The request.
Copy all the material that follows, keeping every character the same.

Recorded data.
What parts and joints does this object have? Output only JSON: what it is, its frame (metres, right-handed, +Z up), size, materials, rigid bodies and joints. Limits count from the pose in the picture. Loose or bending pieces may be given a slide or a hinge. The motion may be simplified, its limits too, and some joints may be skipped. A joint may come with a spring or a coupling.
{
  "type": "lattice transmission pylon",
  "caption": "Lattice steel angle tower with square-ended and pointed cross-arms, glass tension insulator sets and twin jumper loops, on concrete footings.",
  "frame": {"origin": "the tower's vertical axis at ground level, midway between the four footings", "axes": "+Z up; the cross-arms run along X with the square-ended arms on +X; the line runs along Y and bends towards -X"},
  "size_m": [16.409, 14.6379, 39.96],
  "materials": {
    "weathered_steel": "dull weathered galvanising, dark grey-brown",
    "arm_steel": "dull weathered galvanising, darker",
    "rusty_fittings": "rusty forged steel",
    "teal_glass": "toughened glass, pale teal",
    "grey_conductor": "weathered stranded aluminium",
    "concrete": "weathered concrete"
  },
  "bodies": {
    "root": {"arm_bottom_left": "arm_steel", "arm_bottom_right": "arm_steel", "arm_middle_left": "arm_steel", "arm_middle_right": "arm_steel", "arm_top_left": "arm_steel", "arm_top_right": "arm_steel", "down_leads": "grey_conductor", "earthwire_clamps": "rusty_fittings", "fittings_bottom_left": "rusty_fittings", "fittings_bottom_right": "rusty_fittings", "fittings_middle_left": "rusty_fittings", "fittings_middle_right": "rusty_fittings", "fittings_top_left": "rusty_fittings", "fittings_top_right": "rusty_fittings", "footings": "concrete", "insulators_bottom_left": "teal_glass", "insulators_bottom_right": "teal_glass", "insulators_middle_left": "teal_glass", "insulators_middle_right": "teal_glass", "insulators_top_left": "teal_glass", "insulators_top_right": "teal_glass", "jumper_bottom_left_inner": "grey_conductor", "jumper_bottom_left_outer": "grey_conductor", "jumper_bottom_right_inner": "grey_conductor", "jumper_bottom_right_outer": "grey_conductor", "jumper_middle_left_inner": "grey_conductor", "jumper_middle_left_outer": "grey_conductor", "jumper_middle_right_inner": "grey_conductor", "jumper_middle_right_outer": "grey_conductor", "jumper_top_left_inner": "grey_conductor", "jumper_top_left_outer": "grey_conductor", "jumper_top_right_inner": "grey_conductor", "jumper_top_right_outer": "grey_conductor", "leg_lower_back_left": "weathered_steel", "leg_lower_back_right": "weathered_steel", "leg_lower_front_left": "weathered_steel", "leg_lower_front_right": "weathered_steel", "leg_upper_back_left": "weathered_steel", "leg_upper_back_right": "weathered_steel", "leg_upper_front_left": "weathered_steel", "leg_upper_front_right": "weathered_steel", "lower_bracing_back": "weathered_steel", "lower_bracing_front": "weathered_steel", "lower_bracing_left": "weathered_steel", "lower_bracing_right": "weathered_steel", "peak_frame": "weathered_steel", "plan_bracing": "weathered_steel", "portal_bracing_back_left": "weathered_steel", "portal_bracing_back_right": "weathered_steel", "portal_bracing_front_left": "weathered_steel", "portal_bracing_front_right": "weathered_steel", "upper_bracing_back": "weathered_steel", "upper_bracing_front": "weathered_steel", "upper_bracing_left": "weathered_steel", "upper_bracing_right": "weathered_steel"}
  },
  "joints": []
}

Full output.
What parts and joints does this object have? Output only JSON: what it is, its frame (metres, right-handed, +Z up), size, materials, rigid bodies and joints. Limits count from the pose in the picture. Loose or bending pieces may be given a slide or a hinge. The motion may be simplified, its limits too, and some joints may be skipped. A joint may come with a spring or a coupling.
{
  "type": "lattice transmission pylon",
  "caption": "Lattice steel angle tower with square-ended and pointed cross-arms, glass tension insulator sets and twin jumper loops, on concrete footings.",
  "frame": {"origin": "the tower's vertical axis at ground level, midway between the four footings", "axes": "+Z up; the cross-arms run along X with the square-ended arms on +X; the line runs along Y and bends towards -X"},
  "size_m": [16.409, 14.6379, 39.96],
  "materials": {
    "weathered_steel": "dull weathered galvanising, dark grey-brown",
    "arm_steel": "dull weathered galvanising, darker",
    "rusty_fittings": "rusty forged steel",
    "teal_glass": "toughened glass, pale teal",
    "grey_conductor": "weathered stranded aluminium",
    "concrete": "weathered concrete"
  },
  "bodies": {
    "root": {"arm_bottom_left": "arm_steel", "arm_bottom_right": "arm_steel", "arm_middle_left": "arm_steel", "arm_middle_right": "arm_steel", "arm_top_left": "arm_steel", "arm_top_right": "arm_steel", "down_leads": "grey_conductor", "earthwire_clamps": "rusty_fittings", "fittings_bottom_left": "rusty_fittings", "fittings_bottom_right": "rusty_fittings", "fittings_middle_left": "rusty_fittings", "fittings_middle_right": "rusty_fittings", "fittings_top_left": "rusty_fittings", "fittings_top_right": "rusty_fittings", "footings": "concrete", "insulators_bottom_left": "teal_glass", "insulators_bottom_right": "teal_glass", "insulators_middle_left": "teal_glass", "insulators_middle_right": "teal_glass", "insulators_top_left": "teal_glass", "insulators_top_right": "teal_glass", "jumper_bottom_left_inner": "grey_conductor", "jumper_bottom_left_outer": "grey_conductor", "jumper_bottom_right_inner": "grey_conductor", "jumper_bottom_right_outer": "grey_conductor", "jumper_middle_left_inner": "grey_conductor", "jumper_middle_left_outer": "grey_conductor", "jumper_middle_right_inner": "grey_conductor", "jumper_middle_right_outer": "grey_conductor", "jumper_top_left_inner": "grey_conductor", "jumper_top_left_outer": "grey_conductor", "jumper_top_right_inner": "grey_conductor", "jumper_top_right_outer": "grey_conductor", "leg_lower_back_left": "weathered_steel", "leg_lower_back_right": "weathered_steel", "leg_lower_front_left": "weathered_steel", "leg_lower_front_right": "weathered_steel", "leg_upper_back_left": "weathered_steel", "leg_upper_back_right": "weathered_steel", "leg_upper_front_left": "weathered_steel", "leg_upper_front_right": "weathered_steel", "lower_bracing_back": "weathered_steel", "lower_bracing_front": "weathered_steel", "lower_bracing_left": "weathered_steel", "lower_bracing_right": "weathered_steel", "peak_frame": "weathered_steel", "plan_bracing": "weathered_steel", "portal_bracing_back_left": "weathered_steel", "portal_bracing_back_right": "weathered_steel", "portal_bracing_front_left": "weathered_steel", "portal_bracing_front_right": "weathered_steel", "upper_bracing_back": "weathered_steel", "upper_bracing_front": "weathered_steel", "upper_bracing_left": "weathered_steel", "upper_bracing_right": "weathered_steel"}
  },
  "joints": []
}